• Description of the task
Pick out every line of the entries below where "with" occurs, and copy those lines.

• Given records
** start **

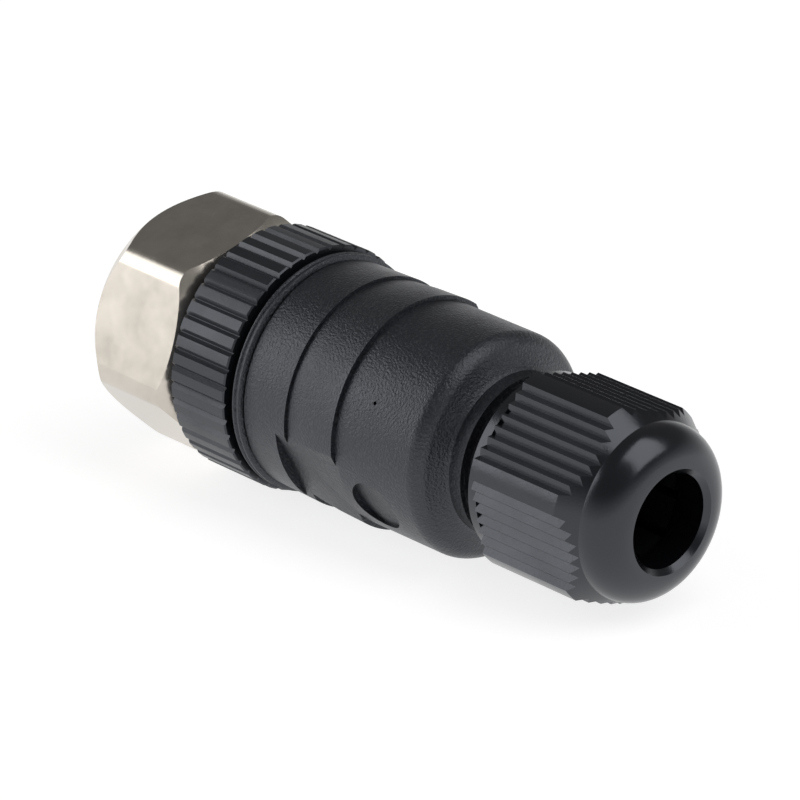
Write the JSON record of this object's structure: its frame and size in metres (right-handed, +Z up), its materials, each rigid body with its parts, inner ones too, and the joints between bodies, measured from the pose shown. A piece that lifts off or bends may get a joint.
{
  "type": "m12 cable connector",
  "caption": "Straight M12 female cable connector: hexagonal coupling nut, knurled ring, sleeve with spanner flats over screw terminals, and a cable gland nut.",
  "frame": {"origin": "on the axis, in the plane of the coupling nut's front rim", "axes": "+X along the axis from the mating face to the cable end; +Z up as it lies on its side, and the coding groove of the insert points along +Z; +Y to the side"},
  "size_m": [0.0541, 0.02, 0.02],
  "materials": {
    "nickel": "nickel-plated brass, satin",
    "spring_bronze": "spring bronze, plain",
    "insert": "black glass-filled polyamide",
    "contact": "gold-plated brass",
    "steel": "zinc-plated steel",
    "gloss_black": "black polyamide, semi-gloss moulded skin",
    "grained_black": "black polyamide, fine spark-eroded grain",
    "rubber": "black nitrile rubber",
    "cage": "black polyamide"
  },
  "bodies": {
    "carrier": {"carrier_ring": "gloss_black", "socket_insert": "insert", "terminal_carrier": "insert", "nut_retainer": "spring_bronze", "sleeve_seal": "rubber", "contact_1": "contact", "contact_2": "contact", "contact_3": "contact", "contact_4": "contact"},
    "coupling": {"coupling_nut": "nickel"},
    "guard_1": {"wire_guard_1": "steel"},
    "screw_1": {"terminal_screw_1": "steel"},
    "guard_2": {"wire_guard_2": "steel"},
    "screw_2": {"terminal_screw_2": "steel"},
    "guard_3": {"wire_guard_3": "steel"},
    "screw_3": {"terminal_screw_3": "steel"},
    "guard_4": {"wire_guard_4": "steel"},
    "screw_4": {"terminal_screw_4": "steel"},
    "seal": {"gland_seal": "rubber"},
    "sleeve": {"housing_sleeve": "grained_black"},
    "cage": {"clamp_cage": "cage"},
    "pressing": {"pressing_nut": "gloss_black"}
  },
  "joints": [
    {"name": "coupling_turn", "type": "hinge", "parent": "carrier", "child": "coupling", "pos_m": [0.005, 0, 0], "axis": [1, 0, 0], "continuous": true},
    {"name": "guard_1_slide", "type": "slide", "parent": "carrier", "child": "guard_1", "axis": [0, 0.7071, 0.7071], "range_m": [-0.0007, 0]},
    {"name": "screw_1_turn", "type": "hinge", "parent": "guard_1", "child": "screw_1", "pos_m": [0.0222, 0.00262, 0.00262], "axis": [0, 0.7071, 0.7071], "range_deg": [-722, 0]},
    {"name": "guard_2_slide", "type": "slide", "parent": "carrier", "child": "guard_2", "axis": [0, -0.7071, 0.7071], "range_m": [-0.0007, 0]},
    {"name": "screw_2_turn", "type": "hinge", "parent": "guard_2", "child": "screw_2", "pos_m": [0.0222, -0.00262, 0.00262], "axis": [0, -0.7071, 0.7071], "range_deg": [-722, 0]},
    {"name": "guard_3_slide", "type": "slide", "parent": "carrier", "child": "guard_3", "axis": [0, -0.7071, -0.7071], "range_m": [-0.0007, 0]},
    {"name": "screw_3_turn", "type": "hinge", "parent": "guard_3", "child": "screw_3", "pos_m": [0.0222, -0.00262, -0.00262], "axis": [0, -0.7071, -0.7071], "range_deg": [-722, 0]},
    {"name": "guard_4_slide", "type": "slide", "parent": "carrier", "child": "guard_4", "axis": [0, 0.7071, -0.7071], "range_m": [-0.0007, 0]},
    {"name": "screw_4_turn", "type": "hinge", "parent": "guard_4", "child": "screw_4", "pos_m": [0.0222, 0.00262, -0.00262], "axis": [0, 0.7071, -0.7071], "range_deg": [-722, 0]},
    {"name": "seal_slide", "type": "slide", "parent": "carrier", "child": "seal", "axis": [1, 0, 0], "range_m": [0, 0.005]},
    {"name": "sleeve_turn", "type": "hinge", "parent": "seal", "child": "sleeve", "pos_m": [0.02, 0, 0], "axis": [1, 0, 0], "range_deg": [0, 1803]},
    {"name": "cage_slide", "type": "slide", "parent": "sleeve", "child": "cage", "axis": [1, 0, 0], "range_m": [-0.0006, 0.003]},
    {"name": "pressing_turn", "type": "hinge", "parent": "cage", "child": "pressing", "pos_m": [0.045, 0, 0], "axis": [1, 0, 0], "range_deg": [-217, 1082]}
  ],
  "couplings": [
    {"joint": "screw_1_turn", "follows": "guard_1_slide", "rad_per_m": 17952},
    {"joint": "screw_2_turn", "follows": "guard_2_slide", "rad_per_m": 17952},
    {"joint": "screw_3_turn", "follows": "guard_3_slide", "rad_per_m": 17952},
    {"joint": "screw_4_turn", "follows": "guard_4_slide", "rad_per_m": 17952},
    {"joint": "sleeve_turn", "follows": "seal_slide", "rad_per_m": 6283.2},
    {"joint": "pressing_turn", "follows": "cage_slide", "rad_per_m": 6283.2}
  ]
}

** end **
** start **

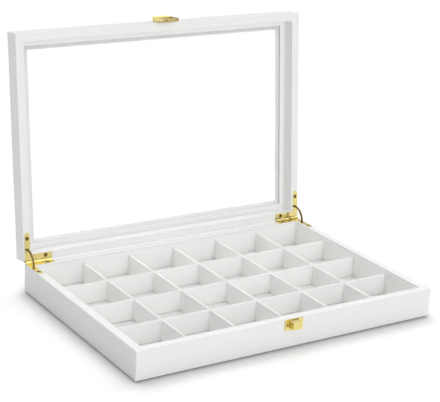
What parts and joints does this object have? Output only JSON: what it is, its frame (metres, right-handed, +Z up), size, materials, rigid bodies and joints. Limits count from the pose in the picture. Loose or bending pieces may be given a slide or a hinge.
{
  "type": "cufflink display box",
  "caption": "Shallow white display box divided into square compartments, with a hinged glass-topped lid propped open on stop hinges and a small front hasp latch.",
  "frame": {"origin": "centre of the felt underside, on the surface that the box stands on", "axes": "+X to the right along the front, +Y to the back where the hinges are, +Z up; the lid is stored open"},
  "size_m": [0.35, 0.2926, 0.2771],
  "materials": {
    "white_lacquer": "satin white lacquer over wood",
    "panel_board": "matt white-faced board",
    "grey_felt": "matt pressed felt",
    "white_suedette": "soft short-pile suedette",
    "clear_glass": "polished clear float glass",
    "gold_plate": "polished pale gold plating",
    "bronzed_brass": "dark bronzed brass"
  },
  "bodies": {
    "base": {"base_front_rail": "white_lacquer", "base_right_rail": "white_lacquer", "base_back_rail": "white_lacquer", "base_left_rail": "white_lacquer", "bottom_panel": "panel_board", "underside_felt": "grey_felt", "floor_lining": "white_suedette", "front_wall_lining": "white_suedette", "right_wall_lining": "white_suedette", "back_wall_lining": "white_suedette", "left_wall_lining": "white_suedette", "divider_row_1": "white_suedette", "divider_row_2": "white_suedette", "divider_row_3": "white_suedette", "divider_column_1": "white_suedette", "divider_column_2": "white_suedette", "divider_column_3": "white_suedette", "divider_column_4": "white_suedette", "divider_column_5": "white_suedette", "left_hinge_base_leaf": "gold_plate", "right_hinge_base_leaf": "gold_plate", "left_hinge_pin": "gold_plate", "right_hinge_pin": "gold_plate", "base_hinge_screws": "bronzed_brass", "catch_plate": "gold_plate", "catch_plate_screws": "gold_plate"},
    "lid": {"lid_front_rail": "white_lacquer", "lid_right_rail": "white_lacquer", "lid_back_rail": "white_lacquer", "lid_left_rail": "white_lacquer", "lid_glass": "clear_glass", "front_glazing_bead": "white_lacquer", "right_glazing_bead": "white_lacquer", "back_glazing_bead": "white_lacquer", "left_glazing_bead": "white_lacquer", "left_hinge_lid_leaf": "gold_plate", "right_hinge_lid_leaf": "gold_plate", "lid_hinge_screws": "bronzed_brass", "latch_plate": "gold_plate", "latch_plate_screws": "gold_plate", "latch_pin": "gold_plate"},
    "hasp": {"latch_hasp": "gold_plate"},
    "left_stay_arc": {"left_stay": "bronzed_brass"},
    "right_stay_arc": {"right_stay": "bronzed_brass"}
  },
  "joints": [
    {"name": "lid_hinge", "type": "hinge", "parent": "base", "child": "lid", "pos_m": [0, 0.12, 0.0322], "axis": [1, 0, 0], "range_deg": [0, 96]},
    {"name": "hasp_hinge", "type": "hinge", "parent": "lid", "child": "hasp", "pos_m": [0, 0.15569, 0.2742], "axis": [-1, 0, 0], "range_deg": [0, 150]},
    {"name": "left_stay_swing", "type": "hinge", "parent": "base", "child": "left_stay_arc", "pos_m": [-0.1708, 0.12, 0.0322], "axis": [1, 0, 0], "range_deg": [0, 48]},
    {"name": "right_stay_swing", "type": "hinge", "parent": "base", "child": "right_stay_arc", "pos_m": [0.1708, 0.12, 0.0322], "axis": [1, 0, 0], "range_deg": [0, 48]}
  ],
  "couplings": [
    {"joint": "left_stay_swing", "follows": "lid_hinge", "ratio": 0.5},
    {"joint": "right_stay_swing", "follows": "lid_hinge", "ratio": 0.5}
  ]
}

** end **
** start **

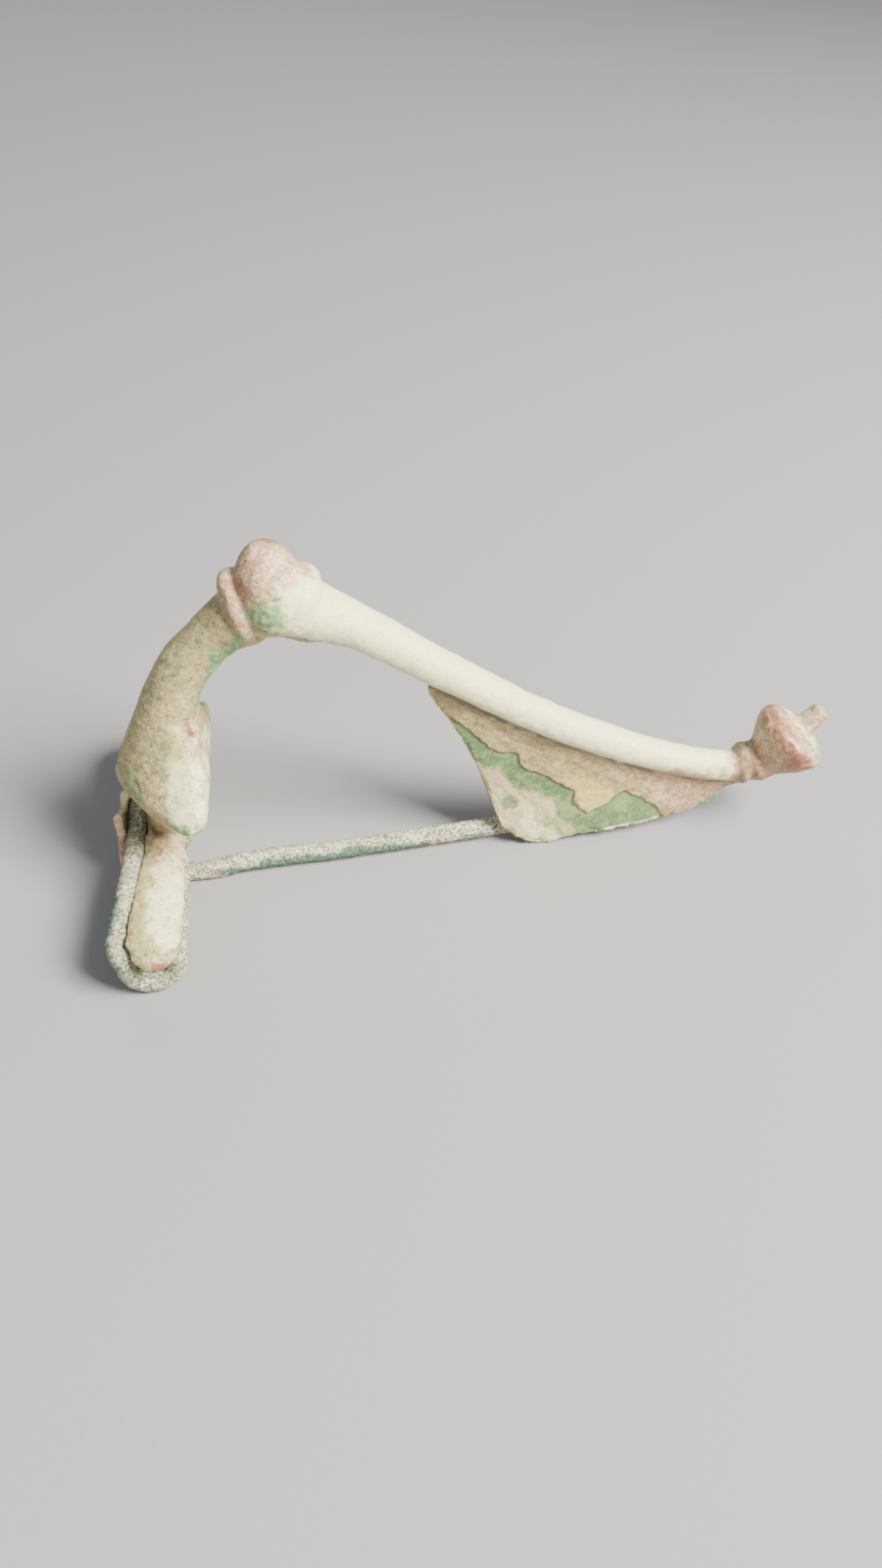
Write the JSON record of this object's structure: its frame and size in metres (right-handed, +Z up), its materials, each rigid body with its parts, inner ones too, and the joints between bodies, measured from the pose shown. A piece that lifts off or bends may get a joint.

** end **

• Solution
Write the JSON record of this object's structure: its frame and size in metres (right-handed, +Z up), its materials, each rigid body with its parts, inner ones too, and the joints between bodies, measured from the pose shown. A piece that lifts off or bends may get a joint.
  "caption": "Straight M12 female cable connector: hexagonal coupling nut, knurled ring, sleeve with spanner flats over screw terminals, and a cable gland nut.",
  "caption": "Shallow white display box divided into square compartments, with a hinged glass-topped lid propped open on stop hinges and a small front hasp latch.",
Write the JSON record of this object's structure: its frame and size in metres (right-handed, +Z up), its materials, each rigid body with its parts, inner ones too, and the joints between bodies, measured from the pose shown. A piece that lifts off or bends may get a joint.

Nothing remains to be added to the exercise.